Only lines with the word "ends" are needed; collect each of them from the listing below.
##############################
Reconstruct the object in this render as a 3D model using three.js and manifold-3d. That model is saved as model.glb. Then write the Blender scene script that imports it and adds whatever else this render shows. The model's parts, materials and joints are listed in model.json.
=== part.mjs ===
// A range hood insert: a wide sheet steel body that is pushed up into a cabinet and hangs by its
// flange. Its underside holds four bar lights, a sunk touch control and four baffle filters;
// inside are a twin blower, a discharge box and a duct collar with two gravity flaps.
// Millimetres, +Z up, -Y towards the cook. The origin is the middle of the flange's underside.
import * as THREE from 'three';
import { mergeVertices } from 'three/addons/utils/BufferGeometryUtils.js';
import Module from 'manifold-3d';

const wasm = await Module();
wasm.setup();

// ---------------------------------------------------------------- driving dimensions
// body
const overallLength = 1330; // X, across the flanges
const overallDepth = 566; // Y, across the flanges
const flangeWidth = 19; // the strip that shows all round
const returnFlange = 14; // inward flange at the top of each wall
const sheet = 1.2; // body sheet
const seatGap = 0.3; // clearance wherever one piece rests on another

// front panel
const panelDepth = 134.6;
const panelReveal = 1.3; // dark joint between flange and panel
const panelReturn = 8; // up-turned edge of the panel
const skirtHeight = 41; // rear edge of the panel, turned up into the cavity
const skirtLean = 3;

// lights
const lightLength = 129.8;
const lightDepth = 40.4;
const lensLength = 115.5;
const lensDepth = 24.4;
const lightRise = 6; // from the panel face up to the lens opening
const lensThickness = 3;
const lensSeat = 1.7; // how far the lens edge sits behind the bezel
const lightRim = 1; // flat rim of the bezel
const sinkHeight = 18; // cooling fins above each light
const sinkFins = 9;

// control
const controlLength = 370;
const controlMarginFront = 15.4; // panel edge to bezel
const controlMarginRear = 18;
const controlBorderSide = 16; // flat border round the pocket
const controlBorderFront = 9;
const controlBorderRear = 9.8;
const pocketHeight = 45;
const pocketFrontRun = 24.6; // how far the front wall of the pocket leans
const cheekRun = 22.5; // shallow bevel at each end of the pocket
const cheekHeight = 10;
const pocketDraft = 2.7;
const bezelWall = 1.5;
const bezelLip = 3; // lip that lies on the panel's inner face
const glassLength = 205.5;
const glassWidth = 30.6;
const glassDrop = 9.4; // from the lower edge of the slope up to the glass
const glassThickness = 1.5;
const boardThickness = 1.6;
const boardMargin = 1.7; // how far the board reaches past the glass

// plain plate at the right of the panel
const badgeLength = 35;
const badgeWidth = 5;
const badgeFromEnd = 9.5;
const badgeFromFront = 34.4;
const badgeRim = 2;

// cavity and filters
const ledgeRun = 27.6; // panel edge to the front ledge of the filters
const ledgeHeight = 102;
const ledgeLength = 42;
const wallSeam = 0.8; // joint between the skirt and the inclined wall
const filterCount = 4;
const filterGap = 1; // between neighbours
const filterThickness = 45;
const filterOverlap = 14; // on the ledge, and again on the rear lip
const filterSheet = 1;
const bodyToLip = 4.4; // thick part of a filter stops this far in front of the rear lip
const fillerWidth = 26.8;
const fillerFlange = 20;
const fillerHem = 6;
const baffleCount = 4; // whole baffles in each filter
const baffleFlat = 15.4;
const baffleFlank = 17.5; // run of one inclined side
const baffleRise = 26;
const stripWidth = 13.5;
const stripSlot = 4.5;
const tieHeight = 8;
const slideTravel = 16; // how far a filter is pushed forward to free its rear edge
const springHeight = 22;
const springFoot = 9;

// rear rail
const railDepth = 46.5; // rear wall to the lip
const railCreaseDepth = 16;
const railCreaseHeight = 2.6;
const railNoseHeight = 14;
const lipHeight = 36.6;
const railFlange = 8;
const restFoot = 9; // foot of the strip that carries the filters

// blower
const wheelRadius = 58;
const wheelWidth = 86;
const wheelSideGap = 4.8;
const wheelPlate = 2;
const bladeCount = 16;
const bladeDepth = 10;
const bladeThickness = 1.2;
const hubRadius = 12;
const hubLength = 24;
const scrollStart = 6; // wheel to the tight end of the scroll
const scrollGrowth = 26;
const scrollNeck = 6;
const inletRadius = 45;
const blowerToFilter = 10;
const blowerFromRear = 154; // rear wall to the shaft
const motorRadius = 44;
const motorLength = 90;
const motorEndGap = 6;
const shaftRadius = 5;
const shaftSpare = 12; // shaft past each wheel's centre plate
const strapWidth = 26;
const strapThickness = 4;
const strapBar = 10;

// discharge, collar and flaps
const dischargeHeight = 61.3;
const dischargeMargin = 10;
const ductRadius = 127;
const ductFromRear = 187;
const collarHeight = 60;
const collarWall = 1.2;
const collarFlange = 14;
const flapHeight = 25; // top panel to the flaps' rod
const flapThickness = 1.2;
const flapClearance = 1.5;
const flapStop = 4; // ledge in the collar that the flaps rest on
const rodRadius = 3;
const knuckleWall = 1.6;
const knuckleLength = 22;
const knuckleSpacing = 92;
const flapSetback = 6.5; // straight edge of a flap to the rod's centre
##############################
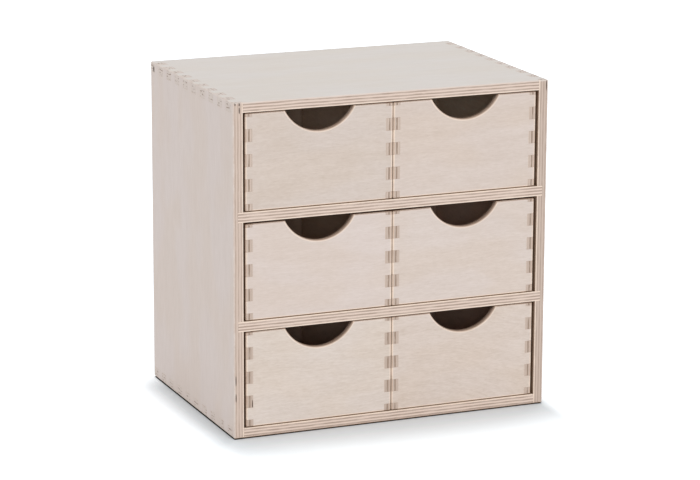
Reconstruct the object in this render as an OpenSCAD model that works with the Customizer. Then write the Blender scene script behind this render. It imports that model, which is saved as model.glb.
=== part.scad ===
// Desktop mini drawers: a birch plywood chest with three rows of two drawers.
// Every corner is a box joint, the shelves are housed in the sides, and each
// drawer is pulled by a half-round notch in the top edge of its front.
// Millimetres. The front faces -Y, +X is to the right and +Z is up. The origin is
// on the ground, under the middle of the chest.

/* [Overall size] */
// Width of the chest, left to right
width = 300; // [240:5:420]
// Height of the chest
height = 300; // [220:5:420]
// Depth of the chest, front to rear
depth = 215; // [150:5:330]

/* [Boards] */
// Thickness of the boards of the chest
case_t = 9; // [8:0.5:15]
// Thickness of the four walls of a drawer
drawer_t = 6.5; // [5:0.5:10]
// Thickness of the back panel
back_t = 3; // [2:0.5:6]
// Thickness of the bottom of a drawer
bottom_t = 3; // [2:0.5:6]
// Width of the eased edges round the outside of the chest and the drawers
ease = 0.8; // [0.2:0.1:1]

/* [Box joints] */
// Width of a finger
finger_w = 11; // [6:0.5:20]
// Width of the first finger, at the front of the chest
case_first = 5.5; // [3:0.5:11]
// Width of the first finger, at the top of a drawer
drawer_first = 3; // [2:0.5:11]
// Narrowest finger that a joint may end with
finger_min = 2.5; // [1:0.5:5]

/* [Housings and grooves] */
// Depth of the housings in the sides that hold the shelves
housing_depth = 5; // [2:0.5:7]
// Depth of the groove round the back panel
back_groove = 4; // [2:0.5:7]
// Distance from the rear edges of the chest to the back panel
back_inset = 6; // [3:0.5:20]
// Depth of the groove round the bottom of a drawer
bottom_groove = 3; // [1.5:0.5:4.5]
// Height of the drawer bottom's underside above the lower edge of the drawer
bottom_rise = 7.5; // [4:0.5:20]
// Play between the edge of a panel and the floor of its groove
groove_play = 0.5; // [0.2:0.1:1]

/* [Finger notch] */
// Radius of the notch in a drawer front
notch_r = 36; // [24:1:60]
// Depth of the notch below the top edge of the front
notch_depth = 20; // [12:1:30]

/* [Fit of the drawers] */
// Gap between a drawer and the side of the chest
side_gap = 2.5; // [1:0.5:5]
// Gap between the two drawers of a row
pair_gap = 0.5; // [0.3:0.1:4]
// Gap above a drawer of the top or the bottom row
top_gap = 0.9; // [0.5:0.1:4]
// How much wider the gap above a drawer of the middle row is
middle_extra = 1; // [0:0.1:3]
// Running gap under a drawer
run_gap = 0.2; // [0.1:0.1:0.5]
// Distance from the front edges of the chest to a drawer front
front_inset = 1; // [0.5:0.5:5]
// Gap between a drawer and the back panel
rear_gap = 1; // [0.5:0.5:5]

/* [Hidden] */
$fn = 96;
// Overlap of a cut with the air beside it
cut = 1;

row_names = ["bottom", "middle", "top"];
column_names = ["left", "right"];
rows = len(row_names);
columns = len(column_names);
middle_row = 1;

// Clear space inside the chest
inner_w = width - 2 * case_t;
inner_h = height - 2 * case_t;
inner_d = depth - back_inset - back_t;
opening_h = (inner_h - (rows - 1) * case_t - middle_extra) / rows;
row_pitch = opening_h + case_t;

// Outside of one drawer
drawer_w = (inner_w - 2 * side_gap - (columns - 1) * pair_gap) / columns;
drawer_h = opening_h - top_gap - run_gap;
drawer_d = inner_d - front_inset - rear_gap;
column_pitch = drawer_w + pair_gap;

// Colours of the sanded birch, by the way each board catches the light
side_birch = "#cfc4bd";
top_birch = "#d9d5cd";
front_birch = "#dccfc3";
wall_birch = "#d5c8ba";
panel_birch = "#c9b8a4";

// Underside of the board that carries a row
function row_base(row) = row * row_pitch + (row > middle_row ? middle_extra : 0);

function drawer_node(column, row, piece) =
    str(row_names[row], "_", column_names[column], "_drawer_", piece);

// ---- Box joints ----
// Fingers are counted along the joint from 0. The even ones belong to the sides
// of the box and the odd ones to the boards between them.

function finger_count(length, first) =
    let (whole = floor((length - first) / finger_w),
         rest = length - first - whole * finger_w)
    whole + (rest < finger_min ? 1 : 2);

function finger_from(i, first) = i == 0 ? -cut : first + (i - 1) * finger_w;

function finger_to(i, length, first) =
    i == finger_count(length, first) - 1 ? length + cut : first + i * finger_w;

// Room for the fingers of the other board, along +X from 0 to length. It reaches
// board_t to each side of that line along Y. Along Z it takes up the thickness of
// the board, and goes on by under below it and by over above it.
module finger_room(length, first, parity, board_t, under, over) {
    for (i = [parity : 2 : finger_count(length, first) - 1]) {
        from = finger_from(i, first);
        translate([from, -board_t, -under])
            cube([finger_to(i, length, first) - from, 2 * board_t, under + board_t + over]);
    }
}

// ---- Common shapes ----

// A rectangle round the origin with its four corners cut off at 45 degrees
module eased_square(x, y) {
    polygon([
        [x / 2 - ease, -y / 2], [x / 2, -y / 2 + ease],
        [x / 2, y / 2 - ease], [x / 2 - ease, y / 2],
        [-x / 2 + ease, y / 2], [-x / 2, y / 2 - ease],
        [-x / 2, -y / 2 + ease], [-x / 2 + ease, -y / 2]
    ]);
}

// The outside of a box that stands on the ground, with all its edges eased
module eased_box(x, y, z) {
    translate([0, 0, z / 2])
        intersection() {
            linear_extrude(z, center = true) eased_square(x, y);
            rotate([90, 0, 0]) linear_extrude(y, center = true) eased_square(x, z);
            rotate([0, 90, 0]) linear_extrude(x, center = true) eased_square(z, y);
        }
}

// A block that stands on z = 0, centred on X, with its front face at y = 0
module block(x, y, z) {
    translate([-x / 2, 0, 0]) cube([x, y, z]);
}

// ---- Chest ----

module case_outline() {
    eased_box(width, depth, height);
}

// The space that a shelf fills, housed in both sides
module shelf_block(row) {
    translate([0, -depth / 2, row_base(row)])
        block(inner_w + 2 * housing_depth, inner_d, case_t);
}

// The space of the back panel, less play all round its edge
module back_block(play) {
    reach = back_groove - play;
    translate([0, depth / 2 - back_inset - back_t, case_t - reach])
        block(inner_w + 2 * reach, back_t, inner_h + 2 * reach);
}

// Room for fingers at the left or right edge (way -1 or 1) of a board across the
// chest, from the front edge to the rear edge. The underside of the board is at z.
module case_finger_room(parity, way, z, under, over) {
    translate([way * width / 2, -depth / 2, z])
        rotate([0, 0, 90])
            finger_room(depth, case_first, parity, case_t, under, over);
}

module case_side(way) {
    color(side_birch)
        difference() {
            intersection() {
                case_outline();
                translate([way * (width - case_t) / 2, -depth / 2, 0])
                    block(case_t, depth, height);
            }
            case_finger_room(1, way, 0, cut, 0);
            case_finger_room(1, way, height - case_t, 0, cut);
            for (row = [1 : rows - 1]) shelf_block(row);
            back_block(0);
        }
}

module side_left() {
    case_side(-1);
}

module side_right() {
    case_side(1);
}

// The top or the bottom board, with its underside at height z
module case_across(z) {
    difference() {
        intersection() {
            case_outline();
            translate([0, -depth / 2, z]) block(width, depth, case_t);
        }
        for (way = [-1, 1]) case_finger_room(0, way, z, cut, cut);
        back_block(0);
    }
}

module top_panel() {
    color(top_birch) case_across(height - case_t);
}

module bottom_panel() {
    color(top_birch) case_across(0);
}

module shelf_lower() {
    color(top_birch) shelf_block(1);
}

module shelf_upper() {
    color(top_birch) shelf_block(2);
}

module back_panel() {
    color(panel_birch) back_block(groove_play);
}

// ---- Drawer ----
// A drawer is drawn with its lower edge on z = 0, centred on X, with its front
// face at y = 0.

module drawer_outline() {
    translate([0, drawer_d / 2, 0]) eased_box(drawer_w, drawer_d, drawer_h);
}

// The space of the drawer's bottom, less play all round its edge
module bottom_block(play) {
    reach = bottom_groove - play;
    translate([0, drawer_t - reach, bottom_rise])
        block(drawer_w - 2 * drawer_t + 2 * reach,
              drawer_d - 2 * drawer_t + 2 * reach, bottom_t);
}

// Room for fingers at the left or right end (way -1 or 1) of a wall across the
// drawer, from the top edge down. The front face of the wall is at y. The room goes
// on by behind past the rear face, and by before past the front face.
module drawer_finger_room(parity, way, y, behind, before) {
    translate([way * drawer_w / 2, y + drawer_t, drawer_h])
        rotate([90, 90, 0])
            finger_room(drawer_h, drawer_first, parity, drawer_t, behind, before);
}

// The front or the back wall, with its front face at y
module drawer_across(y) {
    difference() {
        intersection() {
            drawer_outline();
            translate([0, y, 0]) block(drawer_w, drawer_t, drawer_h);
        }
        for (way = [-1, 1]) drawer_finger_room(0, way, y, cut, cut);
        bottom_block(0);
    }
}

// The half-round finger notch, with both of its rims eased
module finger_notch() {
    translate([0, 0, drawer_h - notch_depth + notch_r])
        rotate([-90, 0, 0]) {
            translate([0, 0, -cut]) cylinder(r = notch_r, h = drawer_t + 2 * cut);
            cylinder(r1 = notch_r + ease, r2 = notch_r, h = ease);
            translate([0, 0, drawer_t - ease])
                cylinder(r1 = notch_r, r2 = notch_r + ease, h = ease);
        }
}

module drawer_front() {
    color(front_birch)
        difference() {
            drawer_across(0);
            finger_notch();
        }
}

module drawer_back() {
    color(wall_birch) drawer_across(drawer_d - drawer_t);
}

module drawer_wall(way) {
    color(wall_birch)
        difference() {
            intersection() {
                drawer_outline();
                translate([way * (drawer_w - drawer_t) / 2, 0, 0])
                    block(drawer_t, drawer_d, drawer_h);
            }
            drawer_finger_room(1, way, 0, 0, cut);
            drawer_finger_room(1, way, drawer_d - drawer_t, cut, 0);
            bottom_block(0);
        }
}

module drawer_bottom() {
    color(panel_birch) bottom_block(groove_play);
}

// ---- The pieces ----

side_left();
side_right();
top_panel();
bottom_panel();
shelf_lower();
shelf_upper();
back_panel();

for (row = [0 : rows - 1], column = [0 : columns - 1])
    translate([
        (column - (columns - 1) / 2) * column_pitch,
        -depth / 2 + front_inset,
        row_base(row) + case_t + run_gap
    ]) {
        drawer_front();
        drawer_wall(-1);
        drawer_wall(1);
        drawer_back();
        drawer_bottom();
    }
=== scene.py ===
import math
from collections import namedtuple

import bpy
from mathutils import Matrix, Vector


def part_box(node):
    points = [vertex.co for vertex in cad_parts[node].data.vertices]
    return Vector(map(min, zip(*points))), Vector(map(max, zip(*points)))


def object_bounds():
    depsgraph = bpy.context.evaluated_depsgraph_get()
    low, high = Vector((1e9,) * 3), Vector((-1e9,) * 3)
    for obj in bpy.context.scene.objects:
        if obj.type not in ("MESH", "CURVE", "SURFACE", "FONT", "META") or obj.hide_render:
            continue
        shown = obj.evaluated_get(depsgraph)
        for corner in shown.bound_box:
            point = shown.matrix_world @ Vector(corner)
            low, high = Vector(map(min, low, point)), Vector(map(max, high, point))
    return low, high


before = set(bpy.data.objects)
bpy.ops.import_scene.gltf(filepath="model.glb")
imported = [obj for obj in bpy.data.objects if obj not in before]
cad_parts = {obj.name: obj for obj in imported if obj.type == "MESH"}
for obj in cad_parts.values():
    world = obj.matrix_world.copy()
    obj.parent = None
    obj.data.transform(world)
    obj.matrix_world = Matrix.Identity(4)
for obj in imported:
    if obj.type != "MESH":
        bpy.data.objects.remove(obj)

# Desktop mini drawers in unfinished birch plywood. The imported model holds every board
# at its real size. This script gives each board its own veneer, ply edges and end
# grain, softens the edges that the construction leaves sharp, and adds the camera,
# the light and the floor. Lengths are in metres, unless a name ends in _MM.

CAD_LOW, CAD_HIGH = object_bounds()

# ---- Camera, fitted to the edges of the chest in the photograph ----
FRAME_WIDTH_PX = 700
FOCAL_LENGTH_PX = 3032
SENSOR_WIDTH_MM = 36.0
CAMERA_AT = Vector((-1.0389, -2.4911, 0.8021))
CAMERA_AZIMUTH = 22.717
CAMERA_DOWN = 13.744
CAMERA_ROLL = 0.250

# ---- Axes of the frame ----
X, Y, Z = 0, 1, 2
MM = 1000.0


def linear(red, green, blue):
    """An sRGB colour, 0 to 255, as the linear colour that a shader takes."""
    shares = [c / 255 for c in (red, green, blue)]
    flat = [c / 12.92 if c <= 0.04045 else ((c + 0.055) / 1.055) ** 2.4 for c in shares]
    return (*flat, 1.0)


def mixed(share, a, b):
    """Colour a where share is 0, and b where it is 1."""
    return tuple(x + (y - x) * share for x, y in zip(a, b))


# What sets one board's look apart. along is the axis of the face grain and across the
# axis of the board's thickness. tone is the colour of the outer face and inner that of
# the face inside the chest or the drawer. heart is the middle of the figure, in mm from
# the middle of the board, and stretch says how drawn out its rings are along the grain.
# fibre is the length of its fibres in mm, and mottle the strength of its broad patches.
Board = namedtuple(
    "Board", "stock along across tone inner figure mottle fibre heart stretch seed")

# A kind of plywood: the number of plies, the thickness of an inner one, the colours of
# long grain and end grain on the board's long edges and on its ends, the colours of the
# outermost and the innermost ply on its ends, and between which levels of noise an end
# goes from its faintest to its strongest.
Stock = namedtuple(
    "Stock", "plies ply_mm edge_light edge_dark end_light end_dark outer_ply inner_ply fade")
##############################
* Worked answer *
# the light and the floor. Lengths are in metres, unless a name ends in _MM.
# long grain and end grain on the board's long edges and on its ends, the colours of the
# outermost and the innermost ply on its ends, and between which levels of noise an end